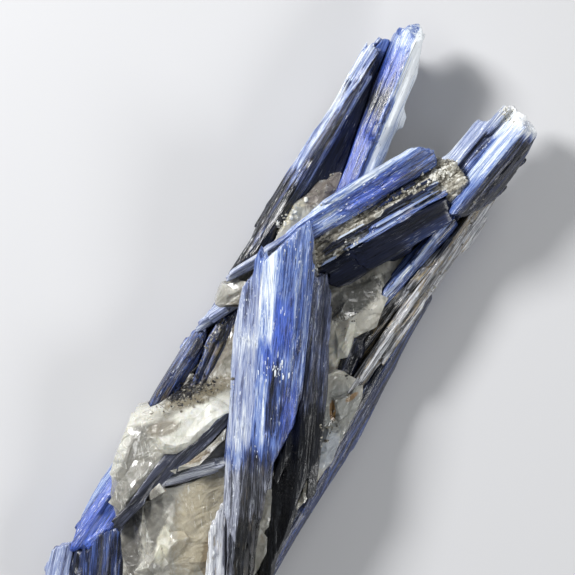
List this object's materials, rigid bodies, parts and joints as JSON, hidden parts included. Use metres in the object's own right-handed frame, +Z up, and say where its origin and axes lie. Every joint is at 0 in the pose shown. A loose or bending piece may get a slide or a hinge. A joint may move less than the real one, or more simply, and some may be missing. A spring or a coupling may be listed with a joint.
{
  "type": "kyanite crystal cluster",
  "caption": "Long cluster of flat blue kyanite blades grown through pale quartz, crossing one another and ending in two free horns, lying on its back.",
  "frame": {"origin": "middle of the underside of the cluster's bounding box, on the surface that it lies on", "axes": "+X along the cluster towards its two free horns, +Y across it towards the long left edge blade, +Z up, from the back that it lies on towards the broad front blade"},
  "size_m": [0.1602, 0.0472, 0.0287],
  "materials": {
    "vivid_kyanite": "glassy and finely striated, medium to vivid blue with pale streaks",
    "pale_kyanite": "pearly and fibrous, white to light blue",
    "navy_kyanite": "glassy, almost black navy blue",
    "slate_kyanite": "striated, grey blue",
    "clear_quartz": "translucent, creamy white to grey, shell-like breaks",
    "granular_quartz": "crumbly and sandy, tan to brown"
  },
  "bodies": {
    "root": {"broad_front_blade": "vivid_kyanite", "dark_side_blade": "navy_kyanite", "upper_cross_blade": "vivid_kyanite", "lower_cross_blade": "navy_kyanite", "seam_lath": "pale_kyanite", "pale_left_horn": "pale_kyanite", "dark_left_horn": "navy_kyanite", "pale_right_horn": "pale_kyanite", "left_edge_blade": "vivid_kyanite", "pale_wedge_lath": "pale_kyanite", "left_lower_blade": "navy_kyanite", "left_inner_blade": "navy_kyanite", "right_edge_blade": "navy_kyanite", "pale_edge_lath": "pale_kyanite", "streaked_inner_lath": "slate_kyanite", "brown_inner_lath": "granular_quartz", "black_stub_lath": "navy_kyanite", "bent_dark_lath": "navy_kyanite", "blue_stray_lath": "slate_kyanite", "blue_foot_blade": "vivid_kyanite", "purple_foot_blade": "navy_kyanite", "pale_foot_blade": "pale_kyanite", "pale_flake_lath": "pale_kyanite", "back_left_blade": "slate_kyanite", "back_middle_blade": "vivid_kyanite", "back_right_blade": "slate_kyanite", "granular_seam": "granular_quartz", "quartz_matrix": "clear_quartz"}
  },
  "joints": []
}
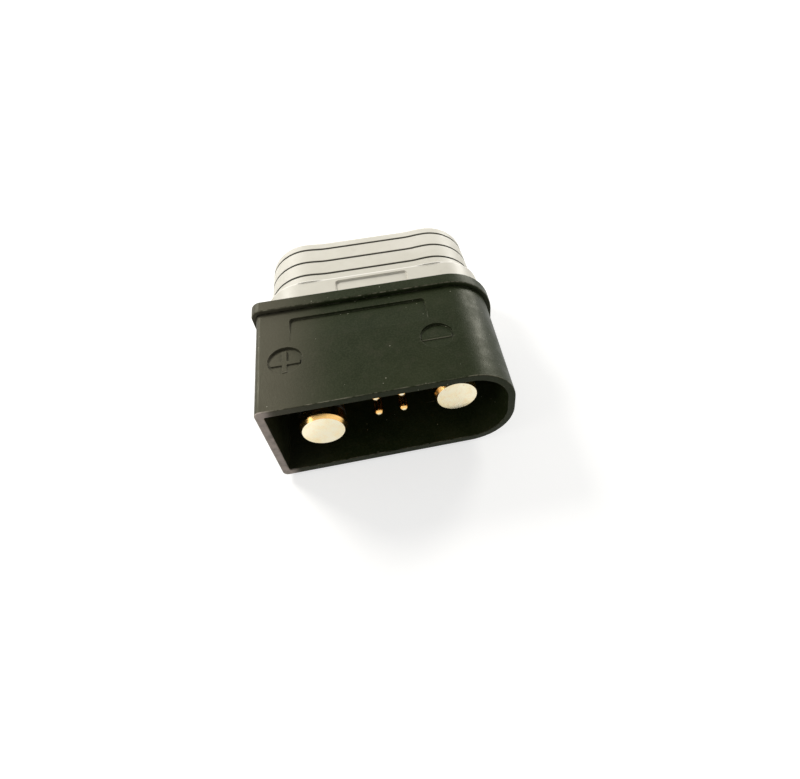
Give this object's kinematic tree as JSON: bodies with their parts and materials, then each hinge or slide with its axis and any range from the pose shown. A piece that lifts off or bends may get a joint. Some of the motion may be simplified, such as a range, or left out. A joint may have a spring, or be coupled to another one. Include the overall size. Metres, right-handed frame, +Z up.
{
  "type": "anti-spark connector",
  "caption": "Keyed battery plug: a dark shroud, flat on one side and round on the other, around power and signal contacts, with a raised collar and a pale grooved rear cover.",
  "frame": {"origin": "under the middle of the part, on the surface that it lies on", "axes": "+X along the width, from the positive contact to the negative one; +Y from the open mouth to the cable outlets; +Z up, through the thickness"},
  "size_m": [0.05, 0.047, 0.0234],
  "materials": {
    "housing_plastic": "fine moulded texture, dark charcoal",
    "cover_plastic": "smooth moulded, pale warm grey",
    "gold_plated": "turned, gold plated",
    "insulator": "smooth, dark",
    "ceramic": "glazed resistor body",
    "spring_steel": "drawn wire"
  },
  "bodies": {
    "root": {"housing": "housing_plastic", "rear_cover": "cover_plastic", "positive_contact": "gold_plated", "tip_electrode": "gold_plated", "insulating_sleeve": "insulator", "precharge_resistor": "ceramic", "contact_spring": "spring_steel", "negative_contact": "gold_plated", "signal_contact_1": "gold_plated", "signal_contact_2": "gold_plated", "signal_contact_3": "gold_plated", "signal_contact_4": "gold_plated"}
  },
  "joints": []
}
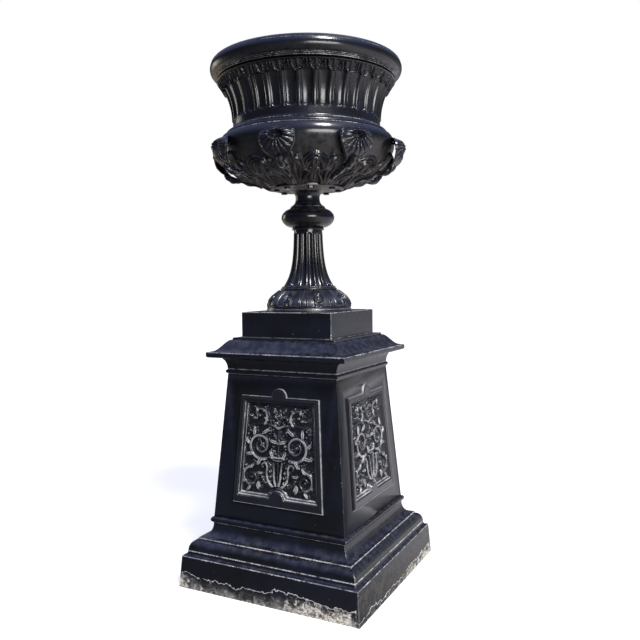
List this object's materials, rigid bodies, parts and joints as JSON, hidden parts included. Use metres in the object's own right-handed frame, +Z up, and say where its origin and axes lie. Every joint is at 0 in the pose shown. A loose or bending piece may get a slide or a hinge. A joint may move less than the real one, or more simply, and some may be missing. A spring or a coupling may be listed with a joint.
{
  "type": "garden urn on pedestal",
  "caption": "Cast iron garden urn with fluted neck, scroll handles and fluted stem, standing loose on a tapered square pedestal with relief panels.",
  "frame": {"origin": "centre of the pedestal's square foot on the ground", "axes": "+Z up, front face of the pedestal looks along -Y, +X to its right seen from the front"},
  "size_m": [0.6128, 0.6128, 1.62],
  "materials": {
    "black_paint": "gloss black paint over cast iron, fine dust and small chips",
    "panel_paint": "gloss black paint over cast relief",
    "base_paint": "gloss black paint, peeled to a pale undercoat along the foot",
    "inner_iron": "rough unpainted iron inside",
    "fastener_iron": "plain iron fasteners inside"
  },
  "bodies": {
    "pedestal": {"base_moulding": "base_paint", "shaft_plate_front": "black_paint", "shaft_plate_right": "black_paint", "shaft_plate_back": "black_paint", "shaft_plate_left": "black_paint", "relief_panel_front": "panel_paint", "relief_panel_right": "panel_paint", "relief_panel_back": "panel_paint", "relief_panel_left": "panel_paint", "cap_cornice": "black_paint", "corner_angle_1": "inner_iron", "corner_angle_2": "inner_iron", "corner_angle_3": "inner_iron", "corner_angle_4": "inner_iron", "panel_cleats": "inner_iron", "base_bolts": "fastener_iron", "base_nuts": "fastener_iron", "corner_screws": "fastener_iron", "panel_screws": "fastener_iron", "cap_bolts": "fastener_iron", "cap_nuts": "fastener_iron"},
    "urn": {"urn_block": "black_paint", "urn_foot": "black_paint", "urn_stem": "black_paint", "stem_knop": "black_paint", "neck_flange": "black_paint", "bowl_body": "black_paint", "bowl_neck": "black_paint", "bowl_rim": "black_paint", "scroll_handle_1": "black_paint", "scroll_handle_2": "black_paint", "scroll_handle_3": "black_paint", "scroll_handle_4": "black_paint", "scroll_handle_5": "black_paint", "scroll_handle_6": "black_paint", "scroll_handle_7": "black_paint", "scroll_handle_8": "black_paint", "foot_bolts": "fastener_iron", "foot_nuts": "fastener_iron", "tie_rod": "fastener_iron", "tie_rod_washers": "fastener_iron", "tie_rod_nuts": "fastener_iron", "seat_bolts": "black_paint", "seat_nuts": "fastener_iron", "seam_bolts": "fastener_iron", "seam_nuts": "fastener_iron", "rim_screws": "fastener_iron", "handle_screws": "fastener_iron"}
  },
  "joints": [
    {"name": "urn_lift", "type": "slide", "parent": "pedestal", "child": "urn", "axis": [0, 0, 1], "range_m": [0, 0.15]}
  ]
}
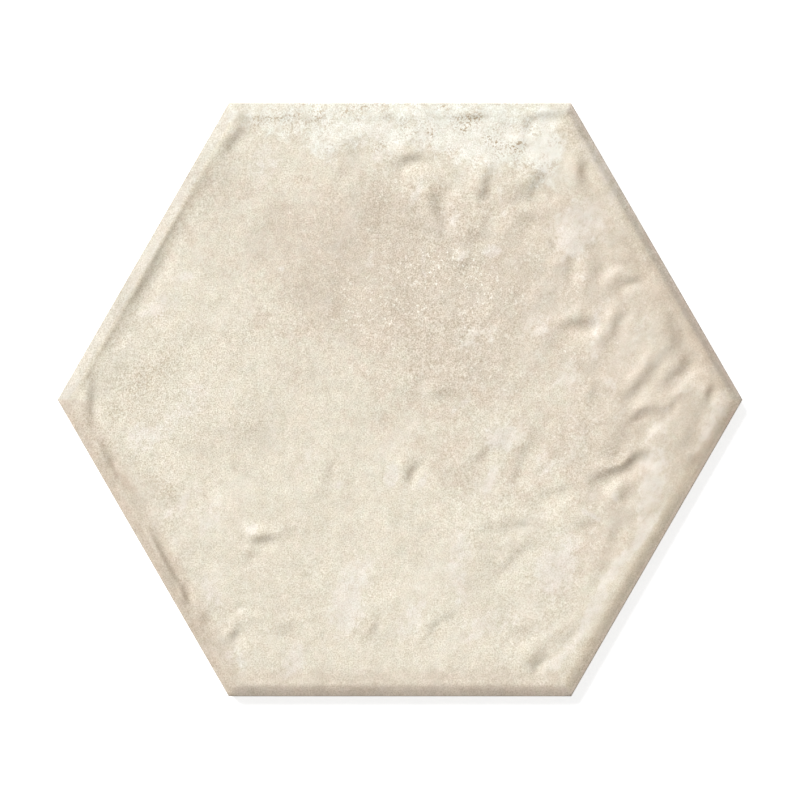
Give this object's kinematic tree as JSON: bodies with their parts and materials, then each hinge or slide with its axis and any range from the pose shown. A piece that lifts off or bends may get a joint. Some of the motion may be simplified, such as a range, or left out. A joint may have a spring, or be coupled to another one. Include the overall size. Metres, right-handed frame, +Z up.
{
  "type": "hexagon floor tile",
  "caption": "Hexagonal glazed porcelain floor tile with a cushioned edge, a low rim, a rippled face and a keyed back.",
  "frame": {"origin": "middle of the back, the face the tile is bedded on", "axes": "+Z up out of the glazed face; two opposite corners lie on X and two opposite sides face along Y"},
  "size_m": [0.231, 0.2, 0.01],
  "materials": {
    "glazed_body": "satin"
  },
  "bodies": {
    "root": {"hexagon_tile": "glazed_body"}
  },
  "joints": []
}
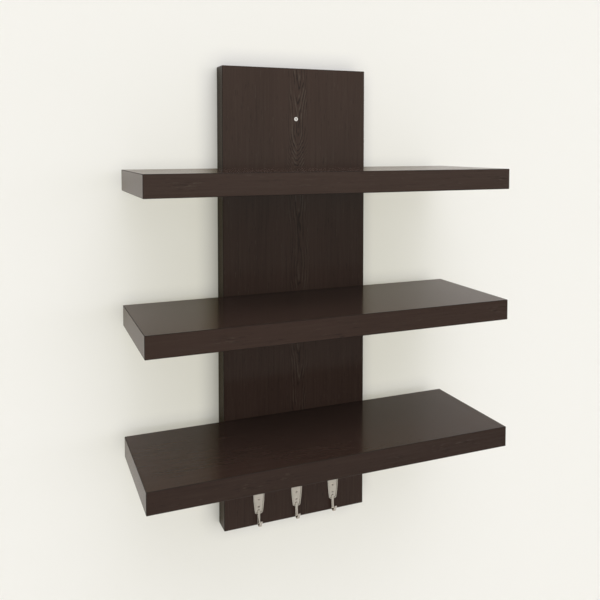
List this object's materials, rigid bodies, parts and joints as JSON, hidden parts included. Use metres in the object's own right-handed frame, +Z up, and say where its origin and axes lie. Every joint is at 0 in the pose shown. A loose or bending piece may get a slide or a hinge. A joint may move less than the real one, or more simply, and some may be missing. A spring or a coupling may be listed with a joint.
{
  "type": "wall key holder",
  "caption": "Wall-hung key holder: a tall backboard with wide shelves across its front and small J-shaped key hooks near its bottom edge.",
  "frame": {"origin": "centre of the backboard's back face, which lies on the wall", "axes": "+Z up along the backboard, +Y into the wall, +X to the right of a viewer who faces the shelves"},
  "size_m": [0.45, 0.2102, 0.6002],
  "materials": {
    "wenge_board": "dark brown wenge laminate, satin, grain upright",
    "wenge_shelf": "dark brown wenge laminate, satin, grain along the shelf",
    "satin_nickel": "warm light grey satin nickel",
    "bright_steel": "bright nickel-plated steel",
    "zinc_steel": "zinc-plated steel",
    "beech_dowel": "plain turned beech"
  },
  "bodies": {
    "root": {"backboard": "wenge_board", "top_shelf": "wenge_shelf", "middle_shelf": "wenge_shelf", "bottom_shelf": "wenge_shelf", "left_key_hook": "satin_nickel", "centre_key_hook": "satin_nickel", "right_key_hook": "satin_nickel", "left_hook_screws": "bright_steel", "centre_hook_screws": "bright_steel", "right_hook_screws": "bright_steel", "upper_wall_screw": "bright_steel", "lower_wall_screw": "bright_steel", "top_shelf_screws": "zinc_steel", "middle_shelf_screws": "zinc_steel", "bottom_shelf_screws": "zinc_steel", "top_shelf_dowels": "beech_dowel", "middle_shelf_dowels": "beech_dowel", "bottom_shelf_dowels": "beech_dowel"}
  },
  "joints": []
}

* * *

Exercise: Looking back at the lines above, state how many contain the word "that", and supply nothing besides the number.

Written answer: 4